Mrs. Liddell: Some of the issues involved relate to whether individuals are covered by any other insurance company. Where an individual was with an employer who was insured only through Chester Street, there is a significant difficulty. If, however, the individual's employer was insured with another company as well as Chester Street, the other company will meet the liability.
I know my hon. Friend's constituency. Many of his constituents will have worked for British Shipbuilders. That company will acknowledge all liability in relation to victims of asbestosis, but all of us recognise that not everyone is covered. We must find out the full information and find the best way in which to help them.
3. Mr. Michael Fallon (Sevenoaks): What representations she has received from the First Minister concerning borrowings under section 66 of the Scotland Act 1998. 
The Minister of State, Scotland Office (Mr. George Foulkes): My right hon. Friend the Secretary of State has received no representations from the First Minister concerning borrowings under section 66 of the Scotland Act 1998.
Mr. Fallon: If the rest of the public sector in Scotland were to follow the example of teachers in receiving higher pay awards than their counterparts in England, beyond the tolerance of the Barnett formula, would the Minister expect that difference to be financed by the use of tax-raising powers before any recourse to borrowing?
Mr. Foulkes: The question is a pretence because it is nothing to do with section 66, which relates to meeting a temporary excess of sums paid out of the Scottish Consolidated Fund or providing a working balance for the fund, and which is repaid. A lot of nonsense is spoken about teachers' salaries north and south of the border, not least by the hon. Gentleman.

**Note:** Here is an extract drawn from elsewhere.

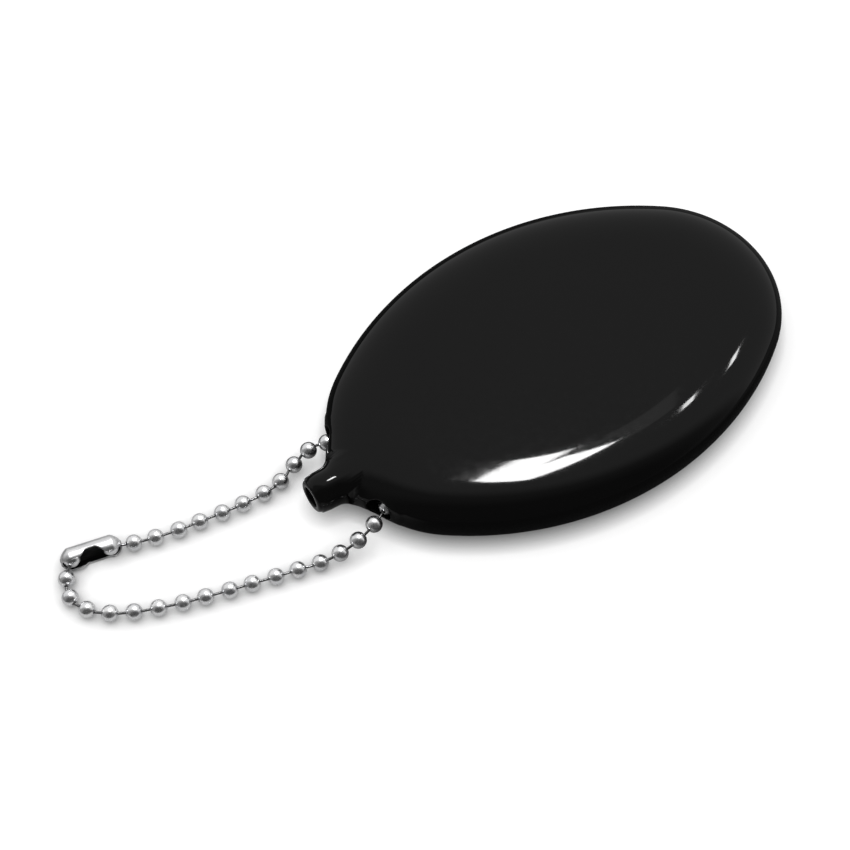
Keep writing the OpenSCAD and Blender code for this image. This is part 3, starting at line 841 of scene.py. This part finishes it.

Let me give some facts. New Scottish teachers appointed at the beginning of the 2001-02 school year will start at a salary of £16,005. Newly qualified teachers in England and Wales start at £17,001. Experienced teachers in Scotland at the top of the main scale will be paid £25,644 from April 2001 and in England and Wales the sum will be £24,965. There is a different structure. There are swings and roundabouts. The hon. Gentleman has never been in favour of devolution. He is now trying to undermine it. He will not succeed.
Mr. David Marshall (Glasgow, Shettleston): Does the Minister agree that the Barnett formula is a transparent, fair and stable way of financing Scotland that has served both the United Kingdom and Scotland well for almost three decades? Does he further agree that those who seek its scrapping do so not in the best interests of Scotland, but in the hope of stirring up trouble between the UK Government and the Scottish Executive? Will he therefore confirm that the Government have no plans to scrap the Barnett formula?
Mr. Foulkes: My hon. Friend is absolutely right. I could not have said it better myself. The Barnett formula is transparent, fair and stable. It allows the Scottish Parliament to decide its own priorities within a finite budget. That is the important thing. Opposition Members in different parties are mischievous and are working together in a common cause to try to undermine devolution. As I have said, they will not succeed. The Barnett formula is working successfully and we have no plans to change it.
24. Mr. Eric Joyce (Falkirk, West): If she will make a statement on her role in devolution issue cases to be heard before the Privy Council. 
The Advocate-General for Scotland (Dr. Lynda Clark): My role in cases in which I intervene is to present arguments from the perspective of the United Kingdom Government. The Judicial Committee of the Privy Council is the highest domestic court for devolution issue cases. Such cases may raise issues involving human rights, European law or legal aspects of the devolution settlement under the Scotland Act 1998 that are of importance to the whole United Kingdom.
Mr. Joyce: I am often asked by my constituents as I go round my constituency whether it is necessary for the Advocate-General to appear before the Privy Council, and, if so, whether that takes up much of her time. What should I tell them?
The Advocate-General: I am delighted that my hon. Friend's constituents take such an interest in my interventions. Personal appearance by the Advocate- General in cases in the Privy Council is not a legal requirement under the 1998 Act, but it is certainly useful, and, I hope, helpful to the court, to have a responsible Law Officer available to present legal arguments in that new and developing sphere of law. It does take a lot of time. As some of my hon. Friends will know, a great deal of preparation time is required for legal research, and there are both conferences and days in court. I have therefore limited my personal appearances to cases that are more complex or involve interesting or novel points. However, if any of my hon. Friend's constituents wish to speak to me personally about the matter, I would be delighted to do so.
Mrs. Eleanor Laing (Epping Forest): Could the hon. and learned Lady give the House some indication of the annual cost to the taxpayer of investigating and resolving devolution issues both in the Privy Council and in other places?
The Advocate-General: The cost of the Advocate- General's appearances are subsumed in the general budget, and we have not done a case-by-case analysis. However, I assure the hon. Lady that it is probably cheaper to have me appearing as Advocate-General than it would be to instruct me as counsel.